__DIRECTIONS__: Restate the span of lines that starts with the line containing "hole_radius = magnet_radius" and ends with the line containing "if empty is", word for word, including both, with nothing else.
══ ENTRIES SHOWN
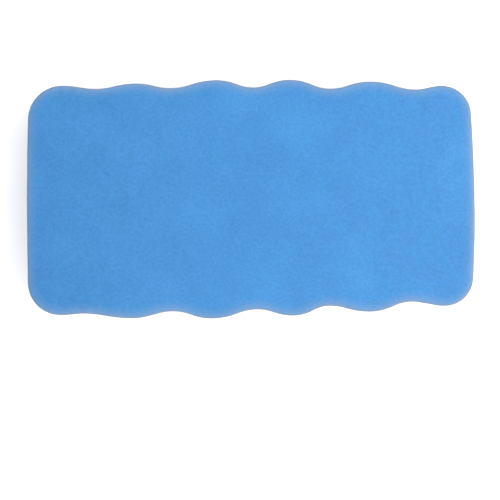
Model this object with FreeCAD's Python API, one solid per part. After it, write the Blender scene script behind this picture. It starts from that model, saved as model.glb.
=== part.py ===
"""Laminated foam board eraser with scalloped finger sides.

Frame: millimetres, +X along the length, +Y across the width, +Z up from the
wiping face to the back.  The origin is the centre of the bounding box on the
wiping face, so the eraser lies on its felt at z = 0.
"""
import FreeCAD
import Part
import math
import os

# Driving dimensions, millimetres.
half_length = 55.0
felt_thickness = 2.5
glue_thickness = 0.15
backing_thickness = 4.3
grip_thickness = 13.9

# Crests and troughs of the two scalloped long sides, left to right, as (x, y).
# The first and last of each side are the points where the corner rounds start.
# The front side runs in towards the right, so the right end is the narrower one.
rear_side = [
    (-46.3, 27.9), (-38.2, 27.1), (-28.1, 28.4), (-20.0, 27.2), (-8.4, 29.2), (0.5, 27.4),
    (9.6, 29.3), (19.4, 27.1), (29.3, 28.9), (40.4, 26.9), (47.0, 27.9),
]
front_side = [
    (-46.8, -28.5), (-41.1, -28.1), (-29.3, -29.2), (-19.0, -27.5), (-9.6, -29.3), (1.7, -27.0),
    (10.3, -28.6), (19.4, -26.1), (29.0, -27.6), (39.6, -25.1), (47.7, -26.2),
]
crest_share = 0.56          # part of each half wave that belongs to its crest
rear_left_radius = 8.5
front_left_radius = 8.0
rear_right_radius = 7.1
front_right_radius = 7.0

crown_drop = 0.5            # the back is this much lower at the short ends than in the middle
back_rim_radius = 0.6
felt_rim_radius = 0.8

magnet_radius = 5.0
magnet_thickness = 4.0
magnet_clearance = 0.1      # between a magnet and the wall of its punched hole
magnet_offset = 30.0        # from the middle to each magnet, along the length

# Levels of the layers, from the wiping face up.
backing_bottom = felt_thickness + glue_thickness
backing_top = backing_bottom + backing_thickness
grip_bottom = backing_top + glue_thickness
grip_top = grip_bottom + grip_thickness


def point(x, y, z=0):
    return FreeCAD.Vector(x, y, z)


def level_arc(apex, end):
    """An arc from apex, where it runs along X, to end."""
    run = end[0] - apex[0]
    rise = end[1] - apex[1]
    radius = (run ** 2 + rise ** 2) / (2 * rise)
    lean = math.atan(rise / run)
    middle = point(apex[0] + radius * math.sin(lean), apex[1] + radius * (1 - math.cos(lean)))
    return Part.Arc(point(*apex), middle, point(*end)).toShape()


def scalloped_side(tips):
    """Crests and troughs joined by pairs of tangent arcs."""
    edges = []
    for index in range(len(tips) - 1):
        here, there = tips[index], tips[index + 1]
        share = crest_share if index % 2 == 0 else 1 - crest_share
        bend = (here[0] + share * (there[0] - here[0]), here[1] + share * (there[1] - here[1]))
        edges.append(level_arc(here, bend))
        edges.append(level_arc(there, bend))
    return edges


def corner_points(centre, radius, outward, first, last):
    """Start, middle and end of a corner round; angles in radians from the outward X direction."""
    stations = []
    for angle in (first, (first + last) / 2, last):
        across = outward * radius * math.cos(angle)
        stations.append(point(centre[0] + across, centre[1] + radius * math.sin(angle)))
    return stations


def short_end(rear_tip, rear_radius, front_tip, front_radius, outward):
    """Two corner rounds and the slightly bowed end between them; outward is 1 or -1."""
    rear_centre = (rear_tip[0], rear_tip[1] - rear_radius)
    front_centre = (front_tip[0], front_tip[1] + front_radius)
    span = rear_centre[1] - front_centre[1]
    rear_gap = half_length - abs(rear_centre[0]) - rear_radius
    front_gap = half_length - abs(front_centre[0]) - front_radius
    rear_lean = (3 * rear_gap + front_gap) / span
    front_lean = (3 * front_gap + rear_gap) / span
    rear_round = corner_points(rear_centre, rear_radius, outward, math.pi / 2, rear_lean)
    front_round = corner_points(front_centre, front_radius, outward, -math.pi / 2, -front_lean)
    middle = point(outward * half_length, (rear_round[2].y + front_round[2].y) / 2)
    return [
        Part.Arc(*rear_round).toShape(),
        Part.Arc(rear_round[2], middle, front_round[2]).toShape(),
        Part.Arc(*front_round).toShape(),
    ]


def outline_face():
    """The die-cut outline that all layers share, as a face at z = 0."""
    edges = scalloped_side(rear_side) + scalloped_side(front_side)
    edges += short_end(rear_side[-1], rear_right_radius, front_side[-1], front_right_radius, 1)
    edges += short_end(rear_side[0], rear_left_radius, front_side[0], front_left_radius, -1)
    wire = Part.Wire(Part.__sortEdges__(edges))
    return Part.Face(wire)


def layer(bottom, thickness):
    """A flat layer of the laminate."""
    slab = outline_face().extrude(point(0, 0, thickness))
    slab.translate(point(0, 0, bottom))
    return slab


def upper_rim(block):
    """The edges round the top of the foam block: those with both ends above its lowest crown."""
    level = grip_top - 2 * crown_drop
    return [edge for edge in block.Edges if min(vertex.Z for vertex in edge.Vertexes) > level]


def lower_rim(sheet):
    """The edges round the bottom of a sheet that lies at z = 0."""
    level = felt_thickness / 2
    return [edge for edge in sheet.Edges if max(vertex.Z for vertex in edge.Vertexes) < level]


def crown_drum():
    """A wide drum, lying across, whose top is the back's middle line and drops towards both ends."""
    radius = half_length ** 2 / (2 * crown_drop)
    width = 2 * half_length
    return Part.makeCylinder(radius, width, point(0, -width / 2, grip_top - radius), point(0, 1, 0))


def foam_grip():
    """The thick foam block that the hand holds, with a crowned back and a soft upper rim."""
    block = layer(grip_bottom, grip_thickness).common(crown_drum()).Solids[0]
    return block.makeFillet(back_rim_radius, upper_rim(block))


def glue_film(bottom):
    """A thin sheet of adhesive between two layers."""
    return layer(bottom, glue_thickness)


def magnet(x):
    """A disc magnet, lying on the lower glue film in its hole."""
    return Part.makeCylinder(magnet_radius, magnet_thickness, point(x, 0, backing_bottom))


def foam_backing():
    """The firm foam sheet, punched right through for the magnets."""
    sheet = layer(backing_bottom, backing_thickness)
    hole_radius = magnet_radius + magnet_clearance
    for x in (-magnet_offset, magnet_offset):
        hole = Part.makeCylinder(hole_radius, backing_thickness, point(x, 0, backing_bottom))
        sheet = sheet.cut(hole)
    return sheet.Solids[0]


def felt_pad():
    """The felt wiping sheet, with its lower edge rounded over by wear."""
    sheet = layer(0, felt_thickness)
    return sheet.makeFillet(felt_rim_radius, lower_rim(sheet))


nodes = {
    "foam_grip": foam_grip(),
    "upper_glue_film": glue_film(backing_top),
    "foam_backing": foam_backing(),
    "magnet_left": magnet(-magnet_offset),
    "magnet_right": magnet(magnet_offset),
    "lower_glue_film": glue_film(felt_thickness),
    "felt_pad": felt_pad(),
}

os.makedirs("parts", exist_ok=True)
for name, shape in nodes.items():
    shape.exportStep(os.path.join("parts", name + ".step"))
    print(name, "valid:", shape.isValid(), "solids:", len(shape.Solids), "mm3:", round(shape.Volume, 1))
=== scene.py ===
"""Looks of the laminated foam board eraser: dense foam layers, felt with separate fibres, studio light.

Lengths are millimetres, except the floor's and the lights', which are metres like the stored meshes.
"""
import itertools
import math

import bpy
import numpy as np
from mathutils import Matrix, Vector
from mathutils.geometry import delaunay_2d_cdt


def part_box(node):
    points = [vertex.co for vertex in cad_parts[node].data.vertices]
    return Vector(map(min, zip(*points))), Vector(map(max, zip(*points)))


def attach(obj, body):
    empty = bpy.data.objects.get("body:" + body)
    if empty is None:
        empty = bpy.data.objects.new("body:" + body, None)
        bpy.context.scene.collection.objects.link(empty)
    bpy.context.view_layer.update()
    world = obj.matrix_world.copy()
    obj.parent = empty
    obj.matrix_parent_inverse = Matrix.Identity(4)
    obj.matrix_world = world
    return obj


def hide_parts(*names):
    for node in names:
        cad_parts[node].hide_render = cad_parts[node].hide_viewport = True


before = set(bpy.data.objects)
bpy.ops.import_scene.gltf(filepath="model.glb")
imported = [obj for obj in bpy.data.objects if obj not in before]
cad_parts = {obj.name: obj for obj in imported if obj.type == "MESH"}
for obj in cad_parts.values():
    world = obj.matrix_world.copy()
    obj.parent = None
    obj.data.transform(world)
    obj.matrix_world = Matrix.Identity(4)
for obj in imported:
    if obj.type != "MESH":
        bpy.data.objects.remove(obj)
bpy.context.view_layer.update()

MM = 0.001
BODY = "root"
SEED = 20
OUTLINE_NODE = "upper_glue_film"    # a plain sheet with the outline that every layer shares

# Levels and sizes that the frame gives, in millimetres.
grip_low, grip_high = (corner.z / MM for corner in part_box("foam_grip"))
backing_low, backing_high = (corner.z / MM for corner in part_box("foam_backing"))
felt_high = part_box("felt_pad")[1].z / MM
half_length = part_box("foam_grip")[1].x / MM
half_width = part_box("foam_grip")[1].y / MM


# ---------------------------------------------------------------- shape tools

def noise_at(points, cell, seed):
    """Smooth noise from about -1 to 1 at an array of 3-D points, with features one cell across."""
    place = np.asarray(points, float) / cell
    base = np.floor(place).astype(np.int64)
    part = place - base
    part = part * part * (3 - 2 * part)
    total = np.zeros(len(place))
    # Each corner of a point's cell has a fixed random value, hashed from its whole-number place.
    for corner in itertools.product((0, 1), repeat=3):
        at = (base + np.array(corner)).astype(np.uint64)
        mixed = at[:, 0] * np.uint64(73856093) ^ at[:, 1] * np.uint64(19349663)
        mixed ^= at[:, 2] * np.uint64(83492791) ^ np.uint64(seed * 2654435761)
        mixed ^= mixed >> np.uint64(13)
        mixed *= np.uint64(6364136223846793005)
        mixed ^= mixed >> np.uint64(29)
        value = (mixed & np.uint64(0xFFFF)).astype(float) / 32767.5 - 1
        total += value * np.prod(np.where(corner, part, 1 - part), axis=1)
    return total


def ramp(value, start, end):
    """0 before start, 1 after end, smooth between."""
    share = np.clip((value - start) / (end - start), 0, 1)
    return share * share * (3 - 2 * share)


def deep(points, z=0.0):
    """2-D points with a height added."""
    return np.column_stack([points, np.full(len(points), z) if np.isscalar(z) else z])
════
══ ENTRIES SHOWN
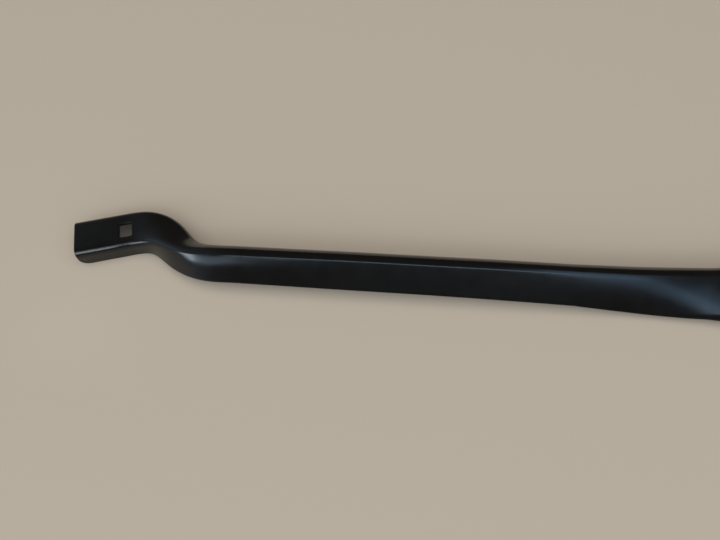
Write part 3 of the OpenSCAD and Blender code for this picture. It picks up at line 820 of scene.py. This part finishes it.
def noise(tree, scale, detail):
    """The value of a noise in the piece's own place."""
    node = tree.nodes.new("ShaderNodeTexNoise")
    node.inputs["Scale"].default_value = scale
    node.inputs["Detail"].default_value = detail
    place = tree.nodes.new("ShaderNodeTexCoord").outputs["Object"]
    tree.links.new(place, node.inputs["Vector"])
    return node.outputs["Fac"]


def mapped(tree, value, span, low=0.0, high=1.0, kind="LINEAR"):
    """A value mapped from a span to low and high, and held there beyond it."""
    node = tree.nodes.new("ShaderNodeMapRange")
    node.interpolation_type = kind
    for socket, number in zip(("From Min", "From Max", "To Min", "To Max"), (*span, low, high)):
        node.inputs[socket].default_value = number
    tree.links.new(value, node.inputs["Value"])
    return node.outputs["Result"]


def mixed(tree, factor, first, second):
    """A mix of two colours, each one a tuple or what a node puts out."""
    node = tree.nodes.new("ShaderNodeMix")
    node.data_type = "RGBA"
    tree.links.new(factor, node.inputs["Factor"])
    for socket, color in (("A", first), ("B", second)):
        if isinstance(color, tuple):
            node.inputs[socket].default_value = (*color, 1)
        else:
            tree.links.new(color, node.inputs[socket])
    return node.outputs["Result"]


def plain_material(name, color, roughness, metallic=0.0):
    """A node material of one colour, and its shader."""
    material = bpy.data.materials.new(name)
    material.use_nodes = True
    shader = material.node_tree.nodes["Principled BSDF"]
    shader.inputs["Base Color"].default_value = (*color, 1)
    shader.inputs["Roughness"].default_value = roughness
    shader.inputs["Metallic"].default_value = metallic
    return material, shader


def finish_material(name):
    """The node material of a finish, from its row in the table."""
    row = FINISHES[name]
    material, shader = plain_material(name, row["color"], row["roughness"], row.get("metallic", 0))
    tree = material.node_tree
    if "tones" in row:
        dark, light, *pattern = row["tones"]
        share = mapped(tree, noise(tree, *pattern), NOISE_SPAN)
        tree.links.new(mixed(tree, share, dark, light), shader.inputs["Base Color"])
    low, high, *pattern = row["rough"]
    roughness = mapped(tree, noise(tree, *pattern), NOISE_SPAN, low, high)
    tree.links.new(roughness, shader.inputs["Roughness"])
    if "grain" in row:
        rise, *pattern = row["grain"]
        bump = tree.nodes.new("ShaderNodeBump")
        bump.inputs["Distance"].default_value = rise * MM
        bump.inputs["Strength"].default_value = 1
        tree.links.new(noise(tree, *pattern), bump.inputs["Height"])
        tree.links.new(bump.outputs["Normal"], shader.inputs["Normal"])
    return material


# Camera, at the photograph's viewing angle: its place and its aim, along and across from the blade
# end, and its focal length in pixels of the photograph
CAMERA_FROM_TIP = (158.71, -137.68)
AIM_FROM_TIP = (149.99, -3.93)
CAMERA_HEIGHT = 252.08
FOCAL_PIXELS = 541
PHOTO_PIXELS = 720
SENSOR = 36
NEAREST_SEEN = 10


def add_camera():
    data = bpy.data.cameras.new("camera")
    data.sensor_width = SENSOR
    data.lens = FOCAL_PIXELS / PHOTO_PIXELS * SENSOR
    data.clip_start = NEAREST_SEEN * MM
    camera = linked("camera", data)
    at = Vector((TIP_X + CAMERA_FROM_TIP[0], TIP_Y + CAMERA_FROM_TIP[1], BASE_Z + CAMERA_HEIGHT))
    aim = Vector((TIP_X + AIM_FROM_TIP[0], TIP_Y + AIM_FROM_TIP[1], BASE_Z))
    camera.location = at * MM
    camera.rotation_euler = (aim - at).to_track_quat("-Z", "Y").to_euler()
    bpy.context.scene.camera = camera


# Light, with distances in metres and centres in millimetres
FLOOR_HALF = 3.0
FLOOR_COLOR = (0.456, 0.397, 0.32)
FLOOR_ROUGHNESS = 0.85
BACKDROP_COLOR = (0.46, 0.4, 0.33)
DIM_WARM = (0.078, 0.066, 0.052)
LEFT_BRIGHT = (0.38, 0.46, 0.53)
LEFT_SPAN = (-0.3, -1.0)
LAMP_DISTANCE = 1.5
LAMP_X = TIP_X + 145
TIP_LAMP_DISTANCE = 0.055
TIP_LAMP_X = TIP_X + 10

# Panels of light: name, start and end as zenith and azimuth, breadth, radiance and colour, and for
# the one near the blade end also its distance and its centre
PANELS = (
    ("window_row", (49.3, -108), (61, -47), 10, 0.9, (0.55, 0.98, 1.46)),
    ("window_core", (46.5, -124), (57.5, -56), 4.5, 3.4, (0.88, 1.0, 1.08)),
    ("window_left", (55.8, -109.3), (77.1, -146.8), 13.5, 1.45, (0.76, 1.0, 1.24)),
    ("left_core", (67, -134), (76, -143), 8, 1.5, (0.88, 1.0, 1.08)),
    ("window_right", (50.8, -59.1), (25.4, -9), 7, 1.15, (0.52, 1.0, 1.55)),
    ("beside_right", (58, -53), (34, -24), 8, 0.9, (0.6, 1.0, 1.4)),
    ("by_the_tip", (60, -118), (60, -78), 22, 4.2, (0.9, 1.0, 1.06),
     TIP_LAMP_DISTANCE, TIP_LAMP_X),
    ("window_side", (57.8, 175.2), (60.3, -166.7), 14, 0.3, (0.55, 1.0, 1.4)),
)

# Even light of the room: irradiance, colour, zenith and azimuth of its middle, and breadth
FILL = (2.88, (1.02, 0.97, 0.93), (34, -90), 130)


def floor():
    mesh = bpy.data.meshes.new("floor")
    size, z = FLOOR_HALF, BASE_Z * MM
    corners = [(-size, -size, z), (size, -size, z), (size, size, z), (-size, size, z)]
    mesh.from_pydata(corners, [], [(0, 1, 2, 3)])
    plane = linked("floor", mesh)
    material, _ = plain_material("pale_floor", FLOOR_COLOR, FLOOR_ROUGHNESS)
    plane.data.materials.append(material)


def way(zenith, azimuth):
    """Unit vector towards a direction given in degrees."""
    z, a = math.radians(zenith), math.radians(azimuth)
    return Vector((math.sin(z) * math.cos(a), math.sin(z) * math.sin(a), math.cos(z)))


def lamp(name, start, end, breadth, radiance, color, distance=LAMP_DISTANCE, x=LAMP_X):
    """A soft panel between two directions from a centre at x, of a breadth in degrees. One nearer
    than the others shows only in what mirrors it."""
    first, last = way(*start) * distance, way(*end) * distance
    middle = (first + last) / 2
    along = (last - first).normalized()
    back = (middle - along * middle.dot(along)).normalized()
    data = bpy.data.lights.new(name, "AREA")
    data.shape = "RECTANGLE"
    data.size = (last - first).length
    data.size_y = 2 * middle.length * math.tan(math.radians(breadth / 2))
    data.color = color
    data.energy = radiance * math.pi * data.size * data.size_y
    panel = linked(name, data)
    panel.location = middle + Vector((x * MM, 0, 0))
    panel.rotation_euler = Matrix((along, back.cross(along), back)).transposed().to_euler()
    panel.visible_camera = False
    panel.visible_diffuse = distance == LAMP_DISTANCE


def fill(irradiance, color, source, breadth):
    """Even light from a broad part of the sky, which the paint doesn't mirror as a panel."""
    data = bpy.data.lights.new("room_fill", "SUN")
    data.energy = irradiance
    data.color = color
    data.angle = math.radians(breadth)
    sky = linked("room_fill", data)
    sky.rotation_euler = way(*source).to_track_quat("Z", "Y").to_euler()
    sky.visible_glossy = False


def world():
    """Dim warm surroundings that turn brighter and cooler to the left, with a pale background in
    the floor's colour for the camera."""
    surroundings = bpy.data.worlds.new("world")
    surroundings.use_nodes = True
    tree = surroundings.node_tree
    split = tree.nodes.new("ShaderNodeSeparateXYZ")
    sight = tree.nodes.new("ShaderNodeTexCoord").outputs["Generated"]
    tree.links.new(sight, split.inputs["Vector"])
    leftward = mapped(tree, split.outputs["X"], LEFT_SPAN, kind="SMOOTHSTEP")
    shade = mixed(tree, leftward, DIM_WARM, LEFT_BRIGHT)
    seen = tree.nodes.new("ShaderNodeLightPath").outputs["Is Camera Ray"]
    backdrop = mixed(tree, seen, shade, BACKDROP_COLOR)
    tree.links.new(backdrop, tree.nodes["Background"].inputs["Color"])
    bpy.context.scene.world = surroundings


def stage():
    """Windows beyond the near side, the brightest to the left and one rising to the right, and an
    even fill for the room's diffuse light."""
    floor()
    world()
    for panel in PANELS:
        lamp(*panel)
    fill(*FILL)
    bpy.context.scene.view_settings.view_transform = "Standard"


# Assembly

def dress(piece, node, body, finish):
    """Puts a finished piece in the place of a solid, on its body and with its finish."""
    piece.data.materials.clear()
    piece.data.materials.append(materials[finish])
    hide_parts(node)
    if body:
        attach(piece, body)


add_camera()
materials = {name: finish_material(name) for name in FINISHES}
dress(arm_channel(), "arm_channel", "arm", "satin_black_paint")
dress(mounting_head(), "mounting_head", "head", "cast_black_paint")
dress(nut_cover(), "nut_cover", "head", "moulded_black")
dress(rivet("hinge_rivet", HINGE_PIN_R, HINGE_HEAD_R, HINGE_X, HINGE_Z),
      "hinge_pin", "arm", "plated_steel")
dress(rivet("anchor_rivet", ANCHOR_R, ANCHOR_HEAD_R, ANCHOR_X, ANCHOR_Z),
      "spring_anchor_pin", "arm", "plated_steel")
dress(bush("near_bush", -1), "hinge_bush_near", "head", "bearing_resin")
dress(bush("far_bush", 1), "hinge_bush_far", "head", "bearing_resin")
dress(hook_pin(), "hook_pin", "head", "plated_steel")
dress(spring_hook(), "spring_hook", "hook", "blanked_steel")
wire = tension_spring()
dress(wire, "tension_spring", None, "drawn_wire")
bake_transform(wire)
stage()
════
__RESULT FOR THIS EXERCISE__:
    hole_radius = magnet_radius + magnet_clearance
    for x in (-magnet_offset, magnet_offset):
        hole = Part.makeCylinder(hole_radius, backing_thickness, point(x, 0, backing_bottom))
        sheet = sheet.cut(hole)
    return sheet.Solids[0]


def felt_pad():
    """The felt wiping sheet, with its lower edge rounded over by wear."""
    sheet = layer(0, felt_thickness)
    return sheet.makeFillet(felt_rim_radius, lower_rim(sheet))


nodes = {
    "foam_grip": foam_grip(),
    "upper_glue_film": glue_film(backing_top),
    "foam_backing": foam_backing(),
    "magnet_left": magnet(-magnet_offset),
    "magnet_right": magnet(magnet_offset),
    "lower_glue_film": glue_film(felt_thickness),
    "felt_pad": felt_pad(),
}

os.makedirs("parts", exist_ok=True)
for name, shape in nodes.items():
    shape.exportStep(os.path.join("parts", name + ".step"))
    print(name, "valid:", shape.isValid(), "solids:", len(shape.Solids), "mm3:", round(shape.Volume, 1))
=== scene.py ===
"""Looks of the laminated foam board eraser: dense foam layers, felt with separate fibres, studio light.

Lengths are millimetres, except the floor's and the lights', which are metres like the stored meshes.
"""
import itertools
import math

import bpy
import numpy as np
from mathutils import Matrix, Vector
from mathutils.geometry import delaunay_2d_cdt


def part_box(node):
    points = [vertex.co for vertex in cad_parts[node].data.vertices]
    return Vector(map(min, zip(*points))), Vector(map(max, zip(*points)))


def attach(obj, body):
    empty = bpy.data.objects.get("body:" + body)
    if empty is None:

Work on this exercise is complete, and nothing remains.